大体积充填体下胶结充填法回采进路参数优化研究

为了提高金川二矿区深部下向进路式胶结充填法开采效率,针对大体积充填体下大断面进路生产的安全可行性问题,通过弹塑性理论和三角塌落拱理论计算充填体人工假顶均布荷载,并依据简支梁理论和薄板理论对深部850 m水平中段回采进路宽度进行理论计算,在现有回采进路参数基础上,设计了9组不同回采进路参数的试验。通过数值模拟,分析了各组参数下进路断面的应力、位移、平均屈服率变化特征和采场安全系数,以生产效率及开采安全为目标,得出金川二矿区深部大体积充填体下的胶结充填法回采进路宽度可增加至6 m、分层高度可增加至4.5 m。现场局部试验结果表明,增大参数后的进路顶板和两帮稳定性较好,能满足安全生产的需要。

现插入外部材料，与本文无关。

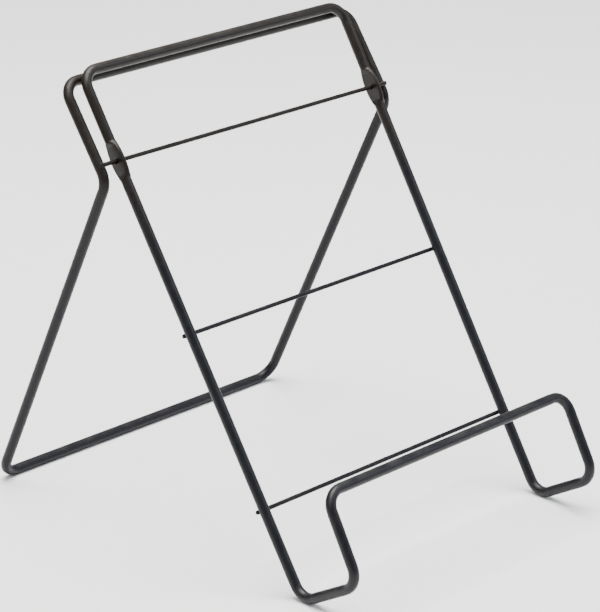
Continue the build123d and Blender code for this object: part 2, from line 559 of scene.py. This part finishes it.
def black(nodes):
    """Black with painted light: a cool tint low down that turns warm towards the top of the stand, for the
    light falling on it, and faded in patches.
    """
    height = nodes.above(FLOOR_POINT, (0, 0, 1), 120 * MM, 225 * MM)
    patches = nodes.noise(14, detail=3.0, roughness=0.6)
    # Painted light: the tint goes from cool low down to warm higher up, following how the light falls on the
    # stand, and varies in patches.
    painted_light_blend = nodes.span(nodes.math("ADD", height, nodes.math("MULTIPLY", patches, 0.5)), 0.15, 1.3)
    colour = nodes.blend(painted_light_blend, BLACK_PAINTED_COOL_LIGHT, BLACK_PAINTED_WARM_LIGHT)
    faded = nodes.span(nodes.noise(60, detail=4.0, roughness=0.6), 0.5, 0.85, 0.0, 0.6)
    return nodes.blend(faded, colour, BLACK_FADED)


def dust_cover(nodes):
    """How dusty the surface is: a haze and specks, on faces that look up."""
    normal = nodes.add("ShaderNodeSeparateXYZ")
    nodes.link(nodes.normal, normal.inputs[0])
    upward = nodes.span(normal.outputs["Z"], 0.2, 1.0)
    specks = nodes.span(nodes.noise(2600, detail=3.0, roughness=0.7), 0.56, 0.74)
    haze = nodes.span(nodes.noise(90, detail=3.0, roughness=0.6), 0.35, 0.75, 0.05, 0.35)
    return nodes.math("MULTIPLY", upward, nodes.math("MAXIMUM", nodes.math("MULTIPLY", specks, 0.35), haze))


def satin_black(name, rub=None, peel=1100, gloss=0.36, shine=0.26):
    """Satin black paint with orange peel, sags, dust in the upward faces, steel showing where it rubs, and
    painted light: a warm tint high up and a cool one low down.
    """
    nodes = Nodes(name)
    dust = dust_cover(nodes)
    colour = nodes.blend(nodes.math("MULTIPLY", dust, 0.45), black(nodes), DUST)
    streaks = nodes.noise(420, detail=4.0, roughness=0.65)
    roughness = nodes.span(streaks, 0.3, 0.72, gloss - 0.06, gloss + 0.10)
    roughness = nodes.math("ADD", roughness, nodes.math("MULTIPLY", dust, 0.25))
    surface = nodes.bump(nodes.noise(230), 0.05 * MM, 0.35)
    surface = nodes.bump(nodes.noise(peel), 0.02 * MM, 0.55, below=surface)

    if rub:
        worn = None
        for mask in rub(nodes):
            worn = mask if worn is None else nodes.math("MAXIMUM", worn, mask)
        chipped = nodes.noise(1500, detail=5.0, roughness=0.7)
        bare = nodes.span(nodes.math("ADD", chipped, nodes.math("MULTIPLY", worn, 0.36)), 0.88, 0.93)
        colour = nodes.blend(bare, colour, STEEL)
        roughness = nodes.math("ADD", roughness, nodes.math("MULTIPLY", worn, -0.10))
        surface = nodes.bump(bare, 0.04 * MM, -0.6, below=surface)
        nodes.link(bare, nodes.shader.inputs["Metallic"])

    nodes.link(colour, nodes.shader.inputs["Base Color"])
    nodes.link(roughness, nodes.shader.inputs["Roughness"])
    nodes.link(surface, nodes.shader.inputs["Normal"])
    nodes.shader.inputs["IOR"].default_value = 1.5
    nodes.shader.inputs["Specular IOR Level"].default_value = shine
    return nodes.material


def rubbed_at_stop(nodes):
    """Where the rear top bar meets the backs of the rails, with the stand open."""
    for side in SIDES.values():
        contact = place(side * rail_half_width(REAR_TOP_UP), STOP_SPACING / 2, REAR_TOP_UP)
        yield nodes.near_point(tuple(contact), 0.5 * MM, 1.8 * MM)


def front_rub(nodes):
    """Where the front frame's paint wears: round the pivot holes, under the feet and at the stop."""
    yield nodes.near_line(tuple(pivot), ACROSS, 1.35 * MM, 2.6 * MM)
    yield nodes.above(FLOOR_POINT, DOWN, -0.9 * MM, -0.1 * MM)
    yield from rubbed_at_stop(nodes)


def rear_rub(nodes):
    """Where the rear frame's paint wears: under its floor bar and in front of its top bar."""
    yield nodes.above(FLOOR_POINT, DOWN, -0.6 * MM, -0.05 * MM)
    yield from rubbed_at_stop(nodes)


def floor_material():
    """Plain pale floor."""
    nodes = Nodes("pale_floor")
    tone = nodes.blend(nodes.noise(6, detail=3.0), (0.86, 0.86, 0.86), (0.90, 0.90, 0.90))
    nodes.link(tone, nodes.shader.inputs["Base Color"])
    nodes.shader.inputs["Roughness"].default_value = 0.8
    return nodes.material


# ---------------------------------------------------------------- the stand

def add(piece, body, material, replaced):
    """Puts a piece on its body in place of a CAD node, with its material."""
    piece.data.materials.clear()
    piece.data.materials.append(material)
    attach(piece, body)
    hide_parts(replaced)


def add_frames():
    """Both bent loops of thick wire."""
    front_paint = satin_black("satin_black_front", front_rub)
    rear_paint = satin_black("satin_black_rear", rear_rub, gloss=0.38, shine=0.20)
    add(front_frame(), "front", front_paint, "front_frame")
    add(rear_frame(), "rear", rear_paint, "rear_frame")


def add_rods():
    """The pivot rod and the crossbars, with the weld at each end."""
    thin_paint = satin_black("satin_black_thin_wire", peel=1500, gloss=0.42, shine=0.14)
    weld_paint = satin_black("satin_black_weld", peel=800, gloss=0.46, shine=0.22)

    rod = thin_wire("pivot_wire", REAR_HALF_WIDTH + PIVOT_ROD_TIP, 0, 0)
    add(rod, "rear", thin_paint, "pivot_rod")
    for side_name, side in SIDES.items():
        arm = place(side * REAR_HALF_WIDTH, WELDED_SPACING, 0)
        fillet = weld(f"pivot_fillet_{side_name}", arm, -rail_back, side, PIVOT_ROD_TIP)
        add(fillet, "rear", weld_paint, f"pivot_weld_{side_name}")

    for level, up in CROSSBAR_UPS.items():
        bar = thin_wire(f"{level}_cross_wire", rail_half_width(up) + CROSSBAR_TIP, WELDED_SPACING, up)
        add(bar, "front", thin_paint, f"{level}_crossbar")
        for side_name, side in SIDES.items():
            rail = place(side * rail_half_width(up), 0, up)
            fillet = weld(f"{level}_fillet_{side_name}", rail, rail_back, side, CROSSBAR_TIP)
            add(fillet, "front", weld_paint, f"{level}_crossbar_weld_{side_name}")


# ---------------------------------------------------------------- stage, lights and camera

CAMERA_AZIMUTH = math.radians(45.34)     # the camera looks this far to the right of +Y
CAMERA_ELEVATION = math.radians(20.97)
CAMERA_ROLL = math.radians(0.27)
CAMERA_DISTANCE = 1.495
CAMERA_LENS = 168.4
AIM_OFFSET = Vector((-3.65, -3.4, -12.2)) * MM   # from the middle of the stand's box


def camera():
    """The camera, aimed near the middle of the stand."""
    aim = (cad_low + cad_high) / 2 + AIM_OFFSET
    flat = math.cos(CAMERA_ELEVATION)
    looking = Vector((
        math.sin(CAMERA_AZIMUTH) * flat, math.cos(CAMERA_AZIMUTH) * flat, -math.sin(CAMERA_ELEVATION)
    ))
    data = bpy.data.cameras.new("camera")
    data.lens, data.sensor_width, data.clip_start = CAMERA_LENS, 36, 0.05
    item = bpy.data.objects.new("camera", data)
    bpy.context.scene.collection.objects.link(item)
    turn = looking.to_track_quat("-Z", "Y") @ Matrix.Rotation(CAMERA_ROLL, 3, "Z").to_quaternion()
    item.matrix_world = Matrix.Translation(aim - looking * CAMERA_DISTANCE) @ turn.to_matrix().to_4x4()
    bpy.context.scene.camera = item


def area_light(name, position, size, power, colour):
    """A soft square light facing the middle of the stand."""
    data = bpy.data.lights.new(name, "AREA")
    data.shape, data.size, data.energy, data.color = "SQUARE", size, power, colour
    item = bpy.data.objects.new(name, data)
    bpy.context.scene.collection.objects.link(item)
    item.location = position
    middle = Vector((0, 0, 0.12))
    item.rotation_euler = (middle - Vector(position)).to_track_quat("-Z", "Y").to_euler()


def studio():
    """Pale floor, pale surroundings and soft lights."""
    mesh = bmesh.new()
    bmesh.ops.create_grid(mesh, x_segments=1, y_segments=1, size=6)
    floor = finished("floor", mesh, amount=0)
    floor.data.materials.append(floor_material())

    world = bpy.data.worlds.new("surroundings")
    world.use_nodes = True
    background = world.node_tree.nodes["Background"]
    background.inputs["Color"].default_value = (0.95, 0.97, 1.0, 1)
    background.inputs["Strength"].default_value = 0.4
    bpy.context.scene.world = world

    area_light("overhead", (0.0, 0.1, 2.0), 1.6, 130, (1.0, 0.99, 0.97))
    area_light("front_left", (-1.6, 0.0, 1.5), 0.8, 12, (1.0, 0.95, 0.88))
    area_light("front_right", (1.2, -1.4, 1.2), 0.9, 14, (0.76, 0.86, 1.0))


add_frames()
add_rods()
studio()
camera()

Parameter Optimization for Stoping by Cemented Backfilling Below Massive Filling Body

In order to improve the mining efficiency of underhand cemented backfilling method in the Jinchuan №2 mining area, the uniformly distributed load of the artificial roof of the filling body was calculated by using the elastoplastic theory and the triangular collapsed arch theory in view of the safety and the feasibility of the access drift with large cross section below massive filling body. And the width of the stoping drifts at 850 m level in the middle horizontal section of the mine was calculated theoretically based on the simply supported beam theory and the thin plate theory. Based on the existing parameters of the stoping drifts, 9 groups of testing schemes with different drift parameters were designed. By numerical simulation, the variation characteristics of stress, displacement and average yield rate, and safety factors of the stoping drift were analyzed for the different schemes. For achieving a certain production efficiency and ensuring mining safety, it is determined that the stoping drifts for the cemented backfilling, which is below the massive filling bodies in №2 mining area, should have its width increased to 6 m and its slicing height increased to 4.5 m. Field tests with these parameters have proven that both the roof of the stoping drifts and the two sides of the stope are highly stable, meeting the requirement of safe production.